MATERIAL PROVIDED:
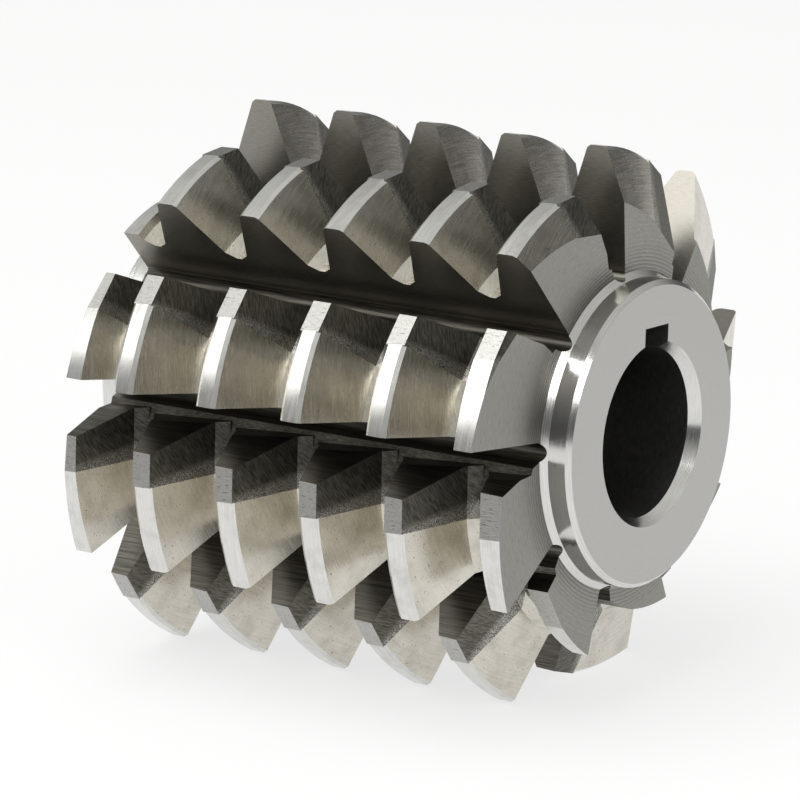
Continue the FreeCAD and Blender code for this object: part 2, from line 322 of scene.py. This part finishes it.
def finish_at(centre, normal):
    """Name of the finish of a face of the hob, from where it lies and which way it looks."""
    out = math.hypot(centre.y, centre.z)
    outward = (normal.y * centre.y + normal.z * centre.z) / out
    forward = (-normal.y * centre.z + normal.z * centre.y) / out
    behind = -math.degrees(math.atan2(-centre.y, centre.z)) % ROW_STEP
    flat = abs(normal.x) > 0.99
    if abs(centre.x) > FACE_PLACE - FACE_SLACK and flat:
        return "hub_face"
    if out < MOUTH_RADIUS and abs(normal.x) > 0.3 and abs(centre.x) > FACE_PLACE - MOUTH_DEPTH:
        return "hub_rim"
    if out < KEYWAY_REACH and not flat:
        return "bore"
    if abs(centre.x) > END_PLACE + END_SLACK:
        return "hub_rim"
    if abs(centre.x) > END_PLACE - END_SLACK and flat:
        return "end_face"
    if forward > 0.95:
        return "cutting_face"
    if forward < -0.6 or out < CORE_RADIUS:
        return "gash_wall"
    ground = behind < GROUND_ANGLE
    crest_here = TIP_RADIUS - GROUND_DROP * behind / ROW_STEP
    root_here = crest_here - TOOTH_DEPTH
    on_crest = outward > 0.9 and out > root_here + CREST_CLEAR
    on_bevel = ground and out > crest_here - BEVEL_REACH and abs(normal.x) < 0.85
    if on_crest or on_bevel:
        return "ground_crest" if ground else "rough_crest"
    return "ground_flank" if ground else "rough_flank"


hob.data.materials.clear()
for material in FINISHES.values():
    hob.data.materials.append(material)
slot_of = {name: number for number, name in enumerate(FINISHES)}
for face in hob.data.polygons:
    face.material_index = slot_of[finish_at(face.center, face.normal)]

# ---------------------------------------------------------------- floor
FLOOR_SIZE = 6.0
# how much of the floor's look is plain white to the camera and in reflections; the rest takes shadow
WHITE_SHARE = 0.75
bpy.ops.mesh.primitive_plane_add(size=FLOOR_SIZE, location=(0, 0, hob_low.z))
floor = bpy.context.object
floor.name = "floor"
material, nodes = new_material("pale_floor")
path = nodes.add("ShaderNodeLightPath").outputs
seen = nodes.math("MAXIMUM", path["Is Camera Ray"], path["Is Glossy Ray"])
matt = nodes.add("ShaderNodeBsdfDiffuse", {"Color": (0.85, 0.85, 0.85, 1)})
white = nodes.add("ShaderNodeEmission", {"Color": (1, 1, 1, 1), "Strength": 1.0})
share = nodes.scaled(seen, WHITE_SHARE)
mixed = nodes.add("ShaderNodeMixShader", {0: share, 1: matt.outputs[0], 2: white.outputs[0]})
nodes.add("ShaderNodeOutputMaterial", {"Surface": mixed.outputs[0]})
floor.data.materials.append(material)

# ---------------------------------------------------------------- world
# how bright the studio is at the sine of the height over the horizon: dark low down, light overhead
SKY = [(0.0, 0.10), (0.20, 0.12), (0.45, 0.45), (1.0, 0.75)]
world = bpy.data.worlds.new("studio")
bpy.context.scene.world = world
world.use_nodes = True
nodes = Nodes(world.node_tree)
direction = nodes.add("ShaderNodeTexCoord").outputs["Generated"]
height = nodes.add("ShaderNodeSeparateXYZ", {0: direction}).outputs[2]
sky = nodes.add("ShaderNodeValToRGB", {"Fac": height})
while len(sky.color_ramp.elements) < len(SKY):
    sky.color_ramp.elements.new(0.5)
for stop, (place, shade) in zip(sky.color_ramp.elements, SKY):
    stop.position = place
    stop.color = (shade, shade, shade * 0.97, 1)
path = nodes.add("ShaderNodeLightPath").outputs
colour = nodes.blend(path["Is Camera Ray"], sky.outputs[0], (1, 1, 1, 1))
background = nodes.add("ShaderNodeBackground", {"Color": colour, "Strength": 1.0})
nodes.add("ShaderNodeOutputWorld", {"Surface": background.outputs[0]})


# ---------------------------------------------------------------- lamps
def soft_lamp(name, place, size, power):
    """A square soft box that looks at the middle of the hob."""
    light = bpy.data.lights.new(name, "AREA")
    light.size = size
    light.energy = power
    lamp = bpy.data.objects.new(name, light)
    bpy.context.scene.collection.objects.link(lamp)
    lamp.location = place
    lamp.rotation_euler = (-Vector(place)).to_track_quat("-Z", "Y").to_euler()


soft_lamp("lamp_over", (-0.15, -0.25, 0.95), 0.8, 7.0)
soft_lamp("lamp_left", (-0.55, -0.68, 0.74), 0.5, 1.5)
soft_lamp("lamp_right", (1.1, -0.5, 0.7), 0.5, 3.0)

# ---------------------------------------------------------------- camera
CAMERA_AZIMUTH = 34.5
CAMERA_HEIGHT = 16.18
CAMERA_ROLL = 1.33
CAMERA_DISTANCE = 1.054
CAMERA_AIM = Vector((0.0129, -0.0237, 0.0068))
LENS_OVER_SENSOR = 7.135
SENSOR = 36.0

camera_data = bpy.data.cameras.new("camera")
camera_data.sensor_width = SENSOR
camera_data.lens = SENSOR * LENS_OVER_SENSOR
camera = bpy.data.objects.new("camera", camera_data)
bpy.context.scene.collection.objects.link(camera)
azimuth, height = math.radians(CAMERA_AZIMUTH), math.radians(CAMERA_HEIGHT)
level = math.cos(height)
looks = Vector((-math.sin(azimuth) * level, math.cos(azimuth) * level, -math.sin(height)))
turn = looks.to_track_quat("-Z", "Y").to_matrix() @ Matrix.Rotation(math.radians(-CAMERA_ROLL), 3, "Z")
camera.matrix_world = Matrix.Translation(CAMERA_AIM - looks * CAMERA_DISTANCE) @ turn.to_4x4()
bpy.context.scene.camera = camera
bpy.context.scene.view_settings.view_transform = "Standard"
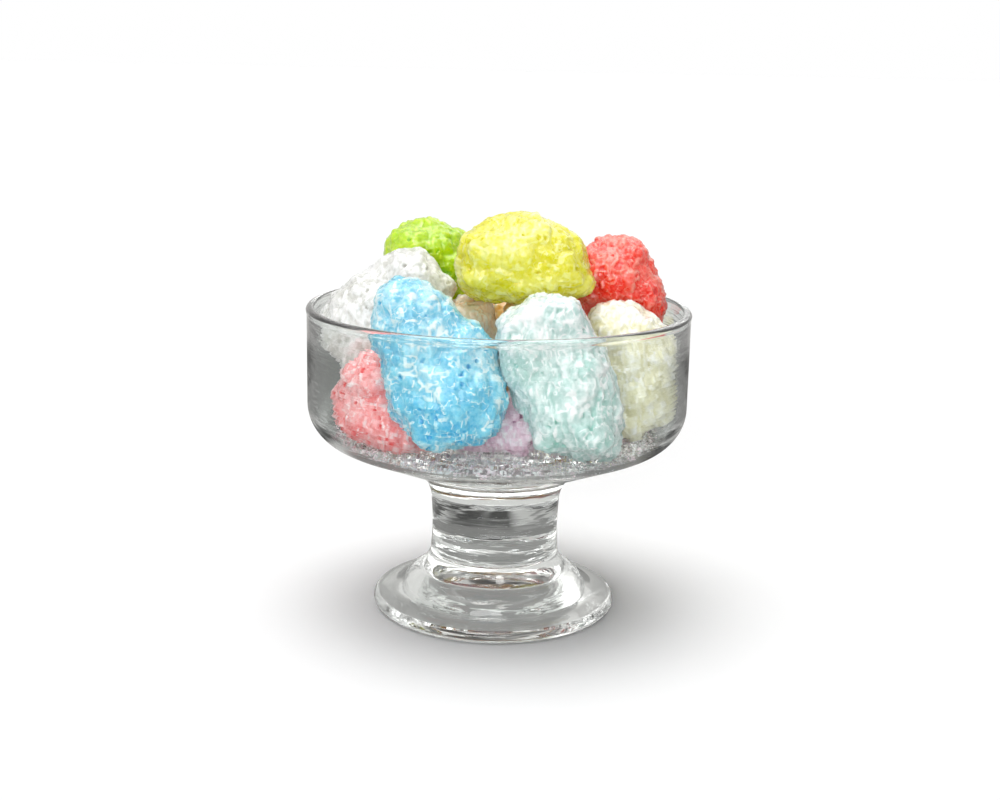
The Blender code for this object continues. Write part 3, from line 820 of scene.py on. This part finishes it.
def makeAir():
    world = bpy.data.worlds.new("studioAir")
    bpy.context.scene.world = world
    world.use_nodes = True
    tree = world.node_tree
    tree.nodes.clear()
    out = tree.nodes.new("ShaderNodeOutputWorld")
    way = addNode(tree, "ShaderNodeTexCoord").outputs["Generated"]
    up = addNode(tree, "ShaderNodeSeparateXYZ", {}, {0: way}).outputs["Z"]
    glow = addNode(tree, "ShaderNodeMapRange", {"interpolation_type": "SMOOTHSTEP"}, {
        "Value": up, "From Min": studio["ceilingFrom"][0], "From Max": studio["ceilingFrom"][1],
        "To Min": studio["greyWall"], "To Max": studio["ceiling"]}).outputs[0]
    outer, inner = studio["windowEdge"]
    for turn, height, half, brightness in studio["windows"]:
        near = addNode(tree, "ShaderNodeVectorMath", {"operation": "DOT_PRODUCT"}, {
            0: way, 1: tuple(direction(turn, height))}).outputs["Value"]
        pane = addNode(tree, "ShaderNodeMapRange", {"interpolation_type": "SMOOTHSTEP"}, {
            "Value": near, "From Min": math.cos(math.radians(half * outer)),
            "From Max": math.cos(math.radians(half * inner)), "To Max": brightness}).outputs[0]
        glow = addNode(tree, "ShaderNodeMath", {"operation": "ADD"}, {0: glow, 1: pane}).outputs[0]
    seen = addNode(tree, "ShaderNodeBackground", {}, {"Color": (1, 1, 1, 1), "Strength": 1.0})
    lit = addNode(tree, "ShaderNodeBackground", {}, {"Color": (1, 1, 1, 1), "Strength": studio["airLight"]})
    grey = addNode(tree, "ShaderNodeBackground", {}, {
        "Color": linear(studio["greyTint"]), "Strength": glow})
    through, rays = seenInGlass(tree)
    first = addNode(tree, "ShaderNodeMixShader", {}, {0: through, 1: lit.outputs[0], 2: grey.outputs[0]})
    both = addNode(tree, "ShaderNodeMixShader", {}, {
        0: rays.outputs["Is Camera Ray"], 1: first.outputs[0], 2: seen.outputs[0]})
    tree.links.new(both.outputs[0], out.inputs["Surface"])


def makeLamps():
    # lamps far away, so that the whole floor is lit alike
    for name, (share, spread, turn, height) in studio["lamps"].items():
        data = bpy.data.lights.new(name, "SUN")
        data.energy = share * math.pi
        data.angle = math.radians(spread)
        lamp = bpy.data.objects.new(name, data)
        bpy.context.scene.collection.objects.link(lamp)
        lamp.matrix_world = direction(turn, height).to_track_quat("Z", "Y").to_matrix().to_4x4()


makeFloor()
makeAir()
makeLamps()
bpy.context.scene.view_settings.view_transform = "Standard"
for kind in ("max", "glossy", "transmission"):
    setattr(bpy.context.scene.cycles, kind + "_bounces", studio["lightPaths"])
print("studio lit")
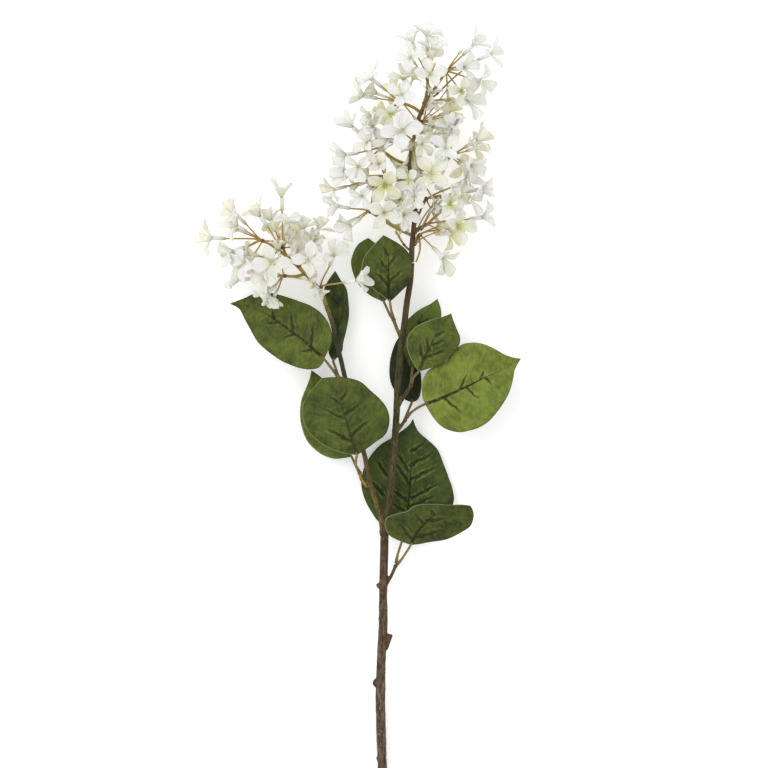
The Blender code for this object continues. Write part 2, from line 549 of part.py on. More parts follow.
def build_leaf(name, leaf, parts):
    """Blade and petiole in one solid. The petiole ends just short of its bud."""
    pieces = working_collection(name + "_pieces")
    blade = new_object("blade", blade_surface(leaf), parts)
    shell = blade.modifiers.new("thickness", "SOLIDIFY")
    shell.thickness = BLADE_THICKNESS
    shell.offset = 0.0
    bud = place(*TWIGS[leaf.twig][-1])
    spots = [place(*spot) for spot in leaf.petiole]
    midrib = [place(*spot) for spot in leaf.midrib]
    towards = (spots[0] - bud).normalized()
    start = bud + towards * (BUD_RADIUS + SEAT_GAP)
    sunk = catmull(midrib, 0.12)
    route = [start, start + towards * 0.001] + spots + [midrib[0], sunk]
    radii = [PETIOLE_RADIUS] * (len(route) - 1) + [PETIOLE_RADIUS * 0.7]
    tube("petiole", route, radii, 1, pieces)
    solid = fuse(blade, pieces, name, parts, "EXACT")
    tidy_mesh(solid)
    finish = DARK_GREEN if name.endswith("back") else GREEN
    solid.data.materials.clear()
    solid.data.materials.append(material(name, finish))


def ring(cage, centre, direction, across, radius):
    """Corners of a small square section of a stalk, anticlockwise about its direction."""
    side = (across - direction * across.dot(direction)).normalized()
    other = direction.cross(side)
    corners = []
    for index in range(RING_SIDES):
        angle = 2 * math.pi * (index - 0.5) / RING_SIDES
        corners.append(cage.verts.new(centre + radius * (side * math.cos(angle) + other * math.sin(angle))))
    return corners


def petal_outline(heading, opening):
    """Two widest points and the tip of a petal, in the floret's own axes."""
    rise = math.sin(opening)
    spread = math.cos(opening)
    points = []
    for turn, reach, lift in ((-PETAL_MID_ANGLE, PETAL_MID_REACH, PETAL_CUP),
                              (0.0, PETAL_REACH, -0.4 * PETAL_CUP),
                              (PETAL_MID_ANGLE, PETAL_MID_REACH, PETAL_CUP)):
        angle = heading + turn
        points.append(Vector((reach * spread * math.cos(angle), reach * spread * math.sin(angle),
                              reach * rise + lift)))
    return points


def floret_mesh(frame, size, hub, opening):
    """Closed mesh of a floret: four petals round a throat, the neck, the tube and the stalk."""
    cage = bmesh.new()
    facing = (frame.to_3x3() @ Vector((0, 0, 1))).normalized()
    across = (frame.to_3x3() @ Vector((1, 0, 0))).normalized()
    throat = frame.translation
    back = Vector((0, 0, -PETAL_THICKNESS))

    def both_faces(point):
        return cage.verts.new(frame @ point), cage.verts.new(frame @ (point + back))

    centre = cage.verts.new(frame @ Vector((0, 0, -THROAT_DEPTH)))
    notches = []
    for index in range(RING_SIDES):
        angle = 2 * math.pi * (index - 0.5) / RING_SIDES
        notches.append(both_faces(Vector((NOTCH_REACH * math.cos(angle), NOTCH_REACH * math.sin(angle), 0))))
    for index in range(RING_SIDES):
        right = notches[index]
        left = notches[(index + 1) % RING_SIDES]
        outline = petal_outline(2 * math.pi * index / RING_SIDES, opening)
        first, tip, second = [both_faces(point) for point in outline]
        cage.faces.new((centre, right[0], left[0]))
        for a, b, c in ((right, first, tip), (right, tip, left), (left, tip, second)):
            cage.faces.new((a[0], b[0], c[0]))
            cage.faces.new((c[1], b[1], a[1]))
        for a, b in ((right, first), (first, tip), (tip, second), (second, left)):
            cage.faces.new((a[0], a[1], b[1], b[0]))
    neck = ring(cage, throat - facing * NECK_DEPTH * size, facing, across, NECK_RADIUS * size)
    foot_centre = throat - facing * TUBE_LENGTH * size
    foot = ring(cage, foot_centre, facing, across, TUBE_RADIUS)
    stalk = (foot_centre - hub).normalized()
    root = ring(cage, hub + stalk * ROOT_DEPTH, stalk, across, STALK_RADIUS)
    levels = (root, foot, neck, [notch[1] for notch in notches])
    for lower, upper in zip(levels, levels[1:]):
        for index in range(RING_SIDES):
            after = (index + 1) % RING_SIDES
            cage.faces.new((lower[index], lower[after], upper[after], upper[index]))
    cage.faces.new(root[::-1])
    bmesh.ops.triangulate(cage, faces=cage.faces)
    bmesh.ops.recalc_face_normals(cage, faces=cage.faces)
    mesh = bpy.data.meshes.new("floret")
    cage.to_mesh(mesh)
    cage.free()
    return mesh


def floret_places(hub, spray, draw):
    """Throat, facing, direction of one petal and size of each floret of a spray."""
    places = []
    for floret in spray.florets:
        tilt = math.radians(floret.face)
        flat = place(*floret.throat, 0) - Vector((hub.x, hub.y, 0))
        rise = FLORET_REACH * 0.9 * math.sin(tilt) + floret.rise * MM
        heading = flat.normalized() if flat.length > 0.001 else Vector((0, 1, 0))
        facing = heading * math.cos(tilt) + Vector((0, 0, math.sin(tilt)))
        tip = place(*floret.tip, 0) - place(*floret.throat, 0)
        places.append((hub + flat + Vector((0, 0, rise)), facing.normalized(), tip, floret.size))
    for heading in spray.hidden:
        turn = math.radians(heading)
        tilt = math.radians(draw.uniform(-62, -30))
        facing = Vector((math.cos(turn) * math.cos(tilt), math.sin(turn) * math.cos(tilt), math.sin(tilt)))
        throat = hub + facing * FLORET_REACH * draw.uniform(0.85, 1.05)
        tip = Vector((math.cos(turn + 1), math.sin(turn + 1), 0))
        places.append((throat, facing, tip, draw.uniform(0.85, 1.0)))
    return places


def floret_frame(throat, facing, tip, size):
    """Matrix that carries the floret's own axes to its place, with a petal towards the tip."""
    across = tip - facing * tip.dot(facing)
    across.normalize()
    turn = Matrix((across, facing.cross(across), facing)).transposed().to_4x4()
    return Matrix.Translation(throat) @ turn @ Matrix.Scale(size, 4)


def floret_opening(facing, draw):
    """How far the petals rise from flat, in radians."""
    side = facing.x ** 2 + facing.y ** 2
    return math.radians(draw.uniform(*OPENING_RANGE) + SIDE_OPENING * side)


def build_head(name, rachis, sprays, seed, parts):
    """A flower head: rachis, branchlets and florets fused in one solid."""
    draw = random.Random(seed)
    pieces = working_collection(name + "_pieces")
    points, radii = smooth_route(rachis, 1)
    base = tube(name + "_rachis", points, radii, 2, parts)
    for spray in sprays:
        hub = place(*spray.hub)
        ball("hub", hub, [HUB_RADIUS] * 3, 1, pieces)
        if spray.branchlet:
            route = [place(*spot) for spot in spray.branchlet] + [hub]
            radii = [BRANCHLET_RADII[0]] + [BRANCHLET_RADII[1]] * (len(route) - 1)
            tube("branchlet", route, radii, 0, pieces)
        for throat, facing, tip, size in floret_places(hub, spray, draw):
            opening = floret_opening(facing, draw)
            frame = floret_frame(throat, facing, tip, size)
            corners = [frame @ (point + Vector((0, 0, depth)))
                       for index in range(RING_SIDES) for depth in (0, -PETAL_THICKNESS)
                       for point in petal_outline(2 * math.pi * index / RING_SIDES, opening)]
            lowest = min(corner.z for corner in corners)
            if lowest < TABLE_REACH:
                frame = Matrix.Translation((0, 0, -lowest)) @ frame
            new_object("floret", floret_mesh(frame, size, hub, opening), pieces)
    head = fuse(base, pieces, name, parts, "MANIFOLD")
    tidy_mesh(head)
    head.data.materials.clear()
    head.data.materials.append(material(name, WHITE))


def main():
    for item in list(bpy.data.objects):
        bpy.data.objects.remove(item)
    parts = bpy.data.collections.new("lilac_stem")
    bpy.context.scene.collection.children.link(parts)
    build_stem(parts)
    for name, leaf in LEAVES.items():
        build_leaf(name, leaf, parts)
    for name, (rachis, sprays, seed) in HEADS.items():
        build_head(name, rachis, sprays, seed, parts)


main()
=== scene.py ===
"""Lilac stem: the fine surfaces of a cut lilac stem that lies on a table, seen from above.

Every piece stands in for a solid of the frame and keeps its form. Places are read on the
photograph's grid, as the solids' places are, and sizes are real sizes in metres.
"""

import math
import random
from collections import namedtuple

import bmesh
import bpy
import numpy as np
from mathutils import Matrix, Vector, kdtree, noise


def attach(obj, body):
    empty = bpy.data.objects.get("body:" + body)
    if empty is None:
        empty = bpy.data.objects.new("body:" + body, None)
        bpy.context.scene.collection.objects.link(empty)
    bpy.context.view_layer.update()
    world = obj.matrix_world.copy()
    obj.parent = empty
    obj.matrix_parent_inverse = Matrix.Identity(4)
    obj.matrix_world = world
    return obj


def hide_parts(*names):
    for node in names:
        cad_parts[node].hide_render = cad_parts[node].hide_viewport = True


bl_info = {
    "name": "Lilac Stem",
    "version": (1, 0, 0),
    "blender": (4, 5, 0),
    "location": "View3D > Sidebar > Lilac",
    "description": "Builds a cut lilac stem with its leaves and white flower heads round its frame",
    "category": "Object",
}

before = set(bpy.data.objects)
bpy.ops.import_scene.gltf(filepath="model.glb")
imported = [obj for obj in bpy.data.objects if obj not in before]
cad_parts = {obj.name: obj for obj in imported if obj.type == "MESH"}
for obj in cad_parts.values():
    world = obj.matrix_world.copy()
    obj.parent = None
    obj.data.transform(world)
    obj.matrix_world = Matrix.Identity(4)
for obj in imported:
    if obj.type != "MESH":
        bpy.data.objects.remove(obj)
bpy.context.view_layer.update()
BODY = "root"

# Reading grid of the photograph. One step of it is this long on the real stem, and the frame's
# origin lies on this point of it. Heights are in millimetres above the table.
PIXEL = 0.00065
ORIGIN_X = 359.6
ORIGIN_Y = 411.7
MM = 0.001

# Clearance between two nodes that touch on the real stem.
SEAT_GAP = 0.0004

# A floret of the solids: its petals' tip and widest places, their thickness and cup, and the
# distance from its hub to its throat.
PETAL_REACH = 0.0132
PETAL_MID_REACH = 0.0090
PETAL_MID_ANGLE = math.radians(28)
PETAL_THICKNESS = 0.0009
PETAL_CUP = 0.0014
FLORET_REACH = 0.024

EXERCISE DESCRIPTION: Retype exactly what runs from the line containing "for name, leaf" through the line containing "before = set(bpy.data.objects)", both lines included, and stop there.

RESULT OF THIS TASK:
    for name, leaf in LEAVES.items():
        build_leaf(name, leaf, parts)
    for name, (rachis, sprays, seed) in HEADS.items():
        build_head(name, rachis, sprays, seed, parts)


main()
=== scene.py ===
"""Lilac stem: the fine surfaces of a cut lilac stem that lies on a table, seen from above.

Every piece stands in for a solid of the frame and keeps its form. Places are read on the
photograph's grid, as the solids' places are, and sizes are real sizes in metres.
"""

import math
import random
from collections import namedtuple

import bmesh
import bpy
import numpy as np
from mathutils import Matrix, Vector, kdtree, noise


def attach(obj, body):
    empty = bpy.data.objects.get("body:" + body)
    if empty is None:
        empty = bpy.data.objects.new("body:" + body, None)
        bpy.context.scene.collection.objects.link(empty)
    bpy.context.view_layer.update()
    world = obj.matrix_world.copy()
    obj.parent = empty
    obj.matrix_parent_inverse = Matrix.Identity(4)
    obj.matrix_world = world
    return obj


def hide_parts(*names):
    for node in names:
        cad_parts[node].hide_render = cad_parts[node].hide_viewport = True


bl_info = {
    "name": "Lilac Stem",
    "version": (1, 0, 0),
    "blender": (4, 5, 0),
    "location": "View3D > Sidebar > Lilac",
    "description": "Builds a cut lilac stem with its leaves and white flower heads round its frame",
    "category": "Object",
}

before = set(bpy.data.objects)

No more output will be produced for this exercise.